Train to Defend: First Defense Against Cryptanalytic Neural Network Parameter Extraction Attacks
Published on arXiv
2509.16546
Model Theft
OWASP ML Top 10 — ML05
Key Finding
Defense incurs less than 1% accuracy change while blocking cryptanalytic parameter extraction that succeeds within 14 minutes to 4 hours on unprotected networks
Extraction-Aware Training
Novel technique introduced
Neural networks are valuable intellectual property due to the significant computational cost, expert labor, and proprietary data involved in their development. Consequently, protecting their parameters is critical not only for maintaining a competitive advantage but also for enhancing the model's security and privacy. Prior works have demonstrated the growing capability of cryptanalytic attacks to scale to deeper models. In this paper, we present the first defense mechanism against cryptanalytic parameter extraction attacks. Our key insight is to eliminate the neuron uniqueness necessary for these attacks to succeed. We achieve this by a novel, extraction-aware training method. Specifically, we augment the standard loss function with an additional regularization term that minimizes the distance between neuron weights within a layer. Therefore, the proposed defense has zero area-delay overhead during inference. We evaluate the effectiveness of our approach in mitigating extraction attacks while analyzing the model accuracy across different architectures and datasets. When re-trained with the same model architecture, the results show that our defense incurs a marginal accuracy change of less than 1% with the modified loss function. Moreover, we present a theoretical framework to quantify the success probability of the attack.
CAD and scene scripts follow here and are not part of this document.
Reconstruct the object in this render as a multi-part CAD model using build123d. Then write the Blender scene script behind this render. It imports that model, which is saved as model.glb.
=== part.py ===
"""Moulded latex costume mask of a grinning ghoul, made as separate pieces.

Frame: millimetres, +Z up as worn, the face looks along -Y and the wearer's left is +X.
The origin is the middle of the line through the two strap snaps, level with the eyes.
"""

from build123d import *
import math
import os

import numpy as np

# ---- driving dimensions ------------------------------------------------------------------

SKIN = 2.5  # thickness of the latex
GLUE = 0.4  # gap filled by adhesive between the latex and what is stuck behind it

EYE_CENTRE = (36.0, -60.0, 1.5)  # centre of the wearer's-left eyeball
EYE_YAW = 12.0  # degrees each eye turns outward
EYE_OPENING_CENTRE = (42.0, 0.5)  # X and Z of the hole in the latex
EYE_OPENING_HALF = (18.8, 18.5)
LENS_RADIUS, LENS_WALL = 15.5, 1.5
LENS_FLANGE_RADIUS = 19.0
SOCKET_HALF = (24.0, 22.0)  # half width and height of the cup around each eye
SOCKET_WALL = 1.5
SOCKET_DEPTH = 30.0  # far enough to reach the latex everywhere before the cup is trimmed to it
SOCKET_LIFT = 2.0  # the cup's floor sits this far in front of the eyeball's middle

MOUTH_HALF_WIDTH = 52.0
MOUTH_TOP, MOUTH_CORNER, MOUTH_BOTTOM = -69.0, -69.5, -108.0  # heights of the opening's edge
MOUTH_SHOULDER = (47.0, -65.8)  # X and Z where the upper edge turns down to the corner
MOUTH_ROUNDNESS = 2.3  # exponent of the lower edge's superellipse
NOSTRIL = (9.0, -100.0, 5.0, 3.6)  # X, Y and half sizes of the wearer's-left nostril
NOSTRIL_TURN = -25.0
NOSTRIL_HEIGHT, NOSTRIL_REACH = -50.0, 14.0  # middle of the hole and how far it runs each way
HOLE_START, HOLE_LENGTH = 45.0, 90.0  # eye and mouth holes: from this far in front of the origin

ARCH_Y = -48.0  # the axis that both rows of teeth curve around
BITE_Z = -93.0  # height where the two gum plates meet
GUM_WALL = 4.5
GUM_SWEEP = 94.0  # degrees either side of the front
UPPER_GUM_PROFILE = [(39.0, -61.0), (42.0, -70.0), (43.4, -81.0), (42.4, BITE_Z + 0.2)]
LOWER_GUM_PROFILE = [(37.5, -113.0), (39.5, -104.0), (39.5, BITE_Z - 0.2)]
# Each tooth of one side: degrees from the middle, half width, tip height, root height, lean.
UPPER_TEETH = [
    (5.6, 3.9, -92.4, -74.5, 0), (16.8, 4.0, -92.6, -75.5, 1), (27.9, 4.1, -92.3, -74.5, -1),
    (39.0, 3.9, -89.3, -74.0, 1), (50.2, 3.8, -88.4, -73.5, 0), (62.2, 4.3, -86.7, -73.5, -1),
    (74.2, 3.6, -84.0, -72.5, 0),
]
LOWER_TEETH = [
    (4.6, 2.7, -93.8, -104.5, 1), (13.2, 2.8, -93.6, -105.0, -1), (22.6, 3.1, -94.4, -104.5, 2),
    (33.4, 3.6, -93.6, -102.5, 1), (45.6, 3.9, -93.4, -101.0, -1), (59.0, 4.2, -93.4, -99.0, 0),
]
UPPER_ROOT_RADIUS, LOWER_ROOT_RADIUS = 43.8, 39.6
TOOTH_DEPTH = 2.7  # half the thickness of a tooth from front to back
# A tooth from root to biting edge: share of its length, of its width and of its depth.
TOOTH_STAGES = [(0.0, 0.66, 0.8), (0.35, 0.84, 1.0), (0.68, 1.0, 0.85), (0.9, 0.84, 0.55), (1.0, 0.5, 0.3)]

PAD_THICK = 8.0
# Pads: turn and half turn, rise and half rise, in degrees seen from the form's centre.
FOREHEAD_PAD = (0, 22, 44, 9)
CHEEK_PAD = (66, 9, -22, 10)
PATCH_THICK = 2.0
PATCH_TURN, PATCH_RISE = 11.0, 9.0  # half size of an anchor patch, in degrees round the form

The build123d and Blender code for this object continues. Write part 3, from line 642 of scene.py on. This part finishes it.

When tested comprehensively with prior attack settings, our defense demonstrated empirical success for sustained periods of extraction, whereas unprotected networks are extracted between 14 minutes to 4 hours.
Key Contributions
- First defense mechanism against cryptanalytic neural network parameter extraction attacks
- Extraction-aware training that augments the loss with a regularization term minimizing inter-neuron weight distances within a layer to eliminate neuron uniqueness required by cryptanalytic attacks
- Theoretical framework quantifying the success probability of cryptanalytic extraction, with empirical results showing <1% accuracy degradation while preventing extraction that otherwise completes in 14 minutes to 4 hours
🛡️ Threat Analysis
Cryptanalytic parameter extraction attacks target the model's weights/parameters directly — this is model theft. The paper proposes a training-based defense that eliminates the neuron uniqueness these attacks exploit, protecting model intellectual property from being reconstructed by an adversary querying the model.